Raw data |
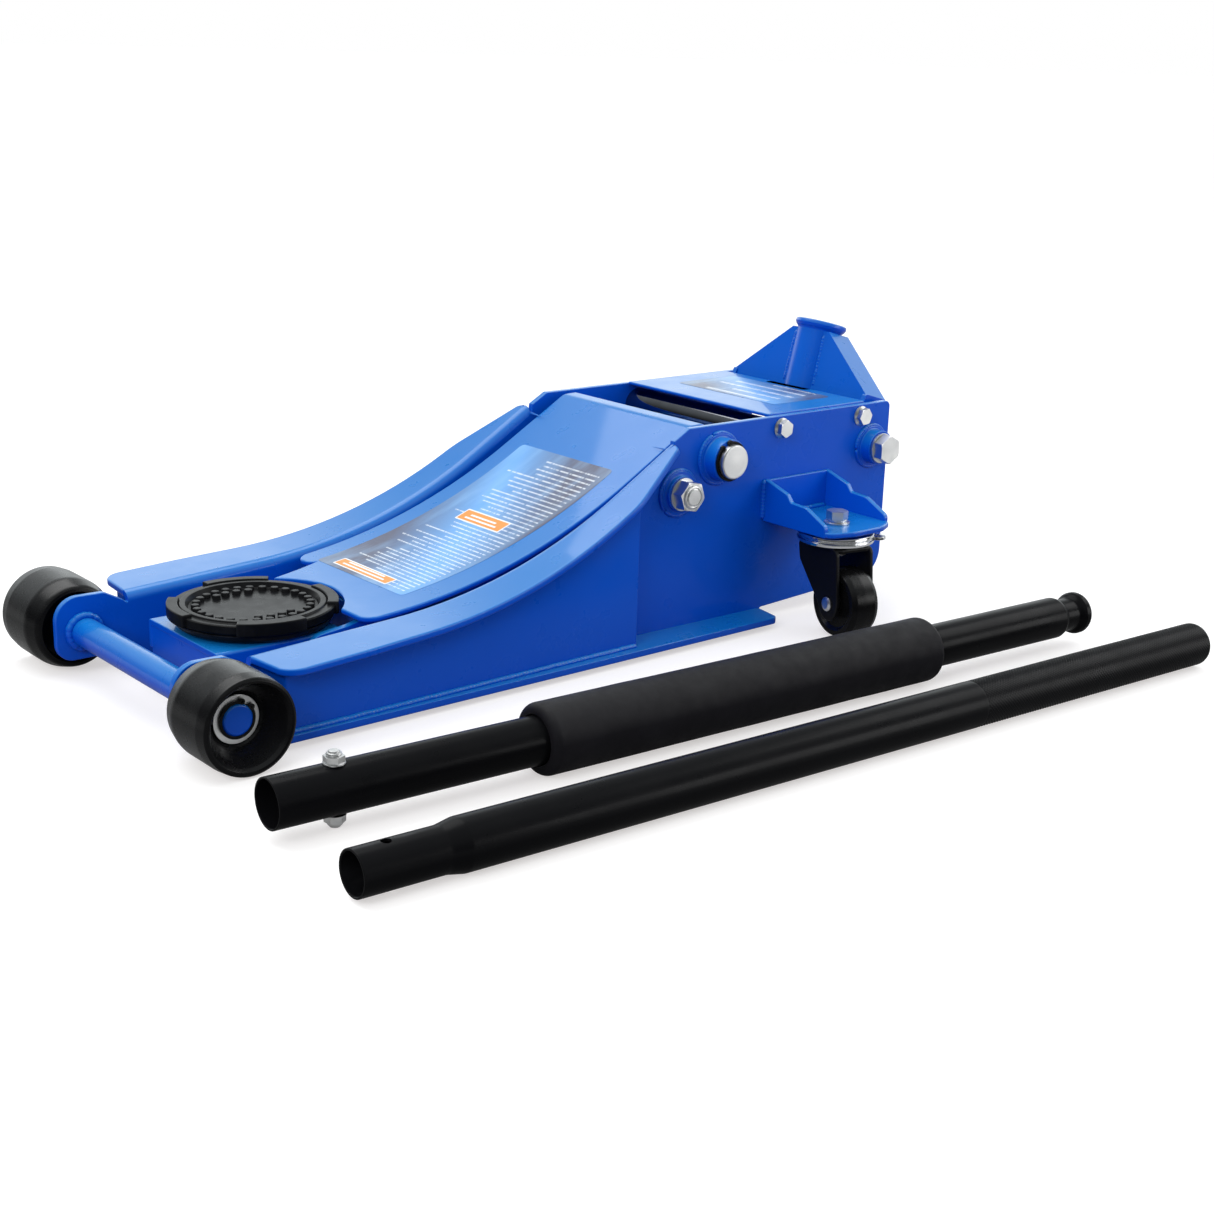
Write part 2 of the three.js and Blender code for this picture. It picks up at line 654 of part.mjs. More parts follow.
function armCover() {
  const top = rounded(coverRun, false);
  const under = rounded(offsetRun(coverRun, -COVER_T), false).reverse();
  const strip = plateXZ([...top, ...under], -COVER_HALF, COVER_HALF);
  const x0 = COVER_FRONT[0];
  const x1 = COVER_LIP[0] + 5;
  const plan = [[x0, -COVER_HALF, 13], [x1, -COVER_HALF], [x1, COVER_HALF], [x0, COVER_HALF, 13]];
  const saddleRoom = revolveZ(rodProfile(SADDLE_R + 4, 50, 100), SADDLE_X, 0, 28);
  return strip.intersect(plateXY(rounded(plan), 50, 200)).subtract(saddleRoom);
}

function armPlate(s) {
  const top = rounded(offsetRun([COVER_FRONT, COVER_KNEE, COVER_CREST], -COVER_T - GAP / 3), false)
    .filter((p) => p.x > 164 && p.x < 470);
  const nose = rounded([
    [165, 62.5], [146, 58, 10], [110, 54, 14], [110, 26.5, 13], [158, 27, 40], [330, 64, 120],
    [470, 128, 30], [512, 133, 16], [524, 150, 16], [520, 174, 12], [486, 178, 4], [470, 174],
  ], false);
  return plateXZ([...top, ...nose.reverse()], s * ARM_IN, s * ARM_OUT,
    [[...FRONT_PIN, FRONT_PIN_R + GAP], [...PIVOT, PIVOT_R + GAP]]);
}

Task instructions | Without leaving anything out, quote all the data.

Exercise answer |
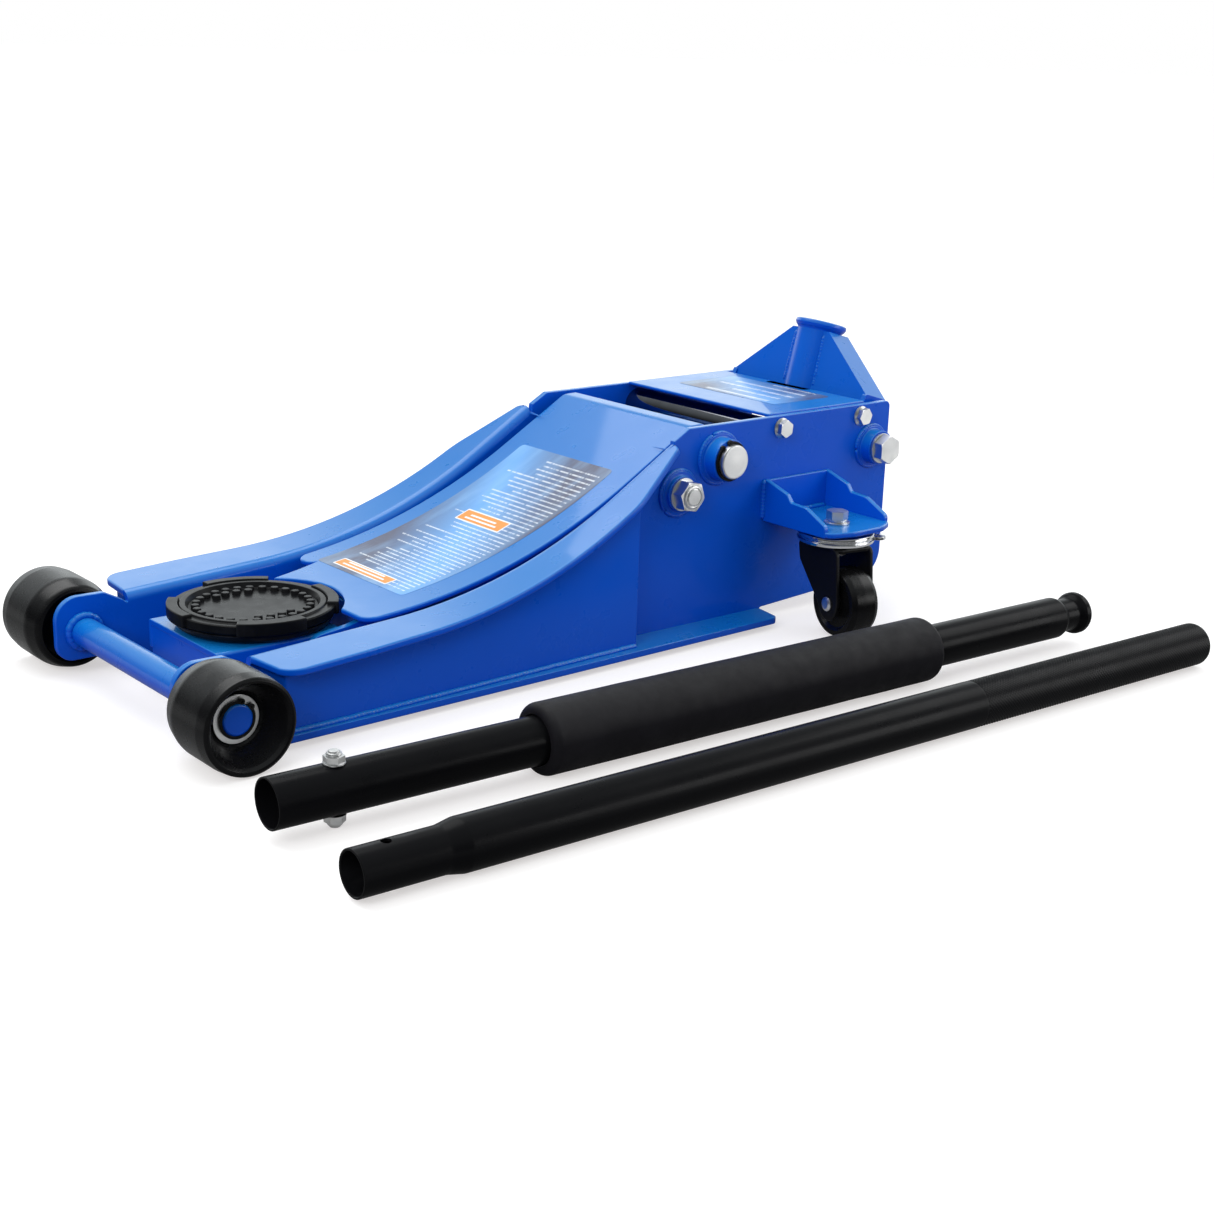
Write part 2 of the three.js and Blender code for this picture. It picks up at line 654 of part.mjs. More parts follow.
function armCover() {
  const top = rounded(coverRun, false);
  const under = rounded(offsetRun(coverRun, -COVER_T), false).reverse();
  const strip = plateXZ([...top, ...under], -COVER_HALF, COVER_HALF);
  const x0 = COVER_FRONT[0];
  const x1 = COVER_LIP[0] + 5;
  const plan = [[x0, -COVER_HALF, 13], [x1, -COVER_HALF], [x1, COVER_HALF], [x0, COVER_HALF, 13]];
  const saddleRoom = revolveZ(rodProfile(SADDLE_R + 4, 50, 100), SADDLE_X, 0, 28);
  return strip.intersect(plateXY(rounded(plan), 50, 200)).subtract(saddleRoom);
}

function armPlate(s) {
  const top = rounded(offsetRun([COVER_FRONT, COVER_KNEE, COVER_CREST], -COVER_T - GAP / 3), false)
    .filter((p) => p.x > 164 && p.x < 470);
  const nose = rounded([
    [165, 62.5], [146, 58, 10], [110, 54, 14], [110, 26.5, 13], [158, 27, 40], [330, 64, 120],
    [470, 128, 30], [512, 133, 16], [524, 150, 16], [520, 174, 12], [486, 178, 4], [470, 174],
  ], false);
  return plateXZ([...top, ...nose.reverse()], s * ARM_IN, s * ARM_OUT,
    [[...FRONT_PIN, FRONT_PIN_R + GAP], [...PIVOT, PIVOT_R + GAP]]);
}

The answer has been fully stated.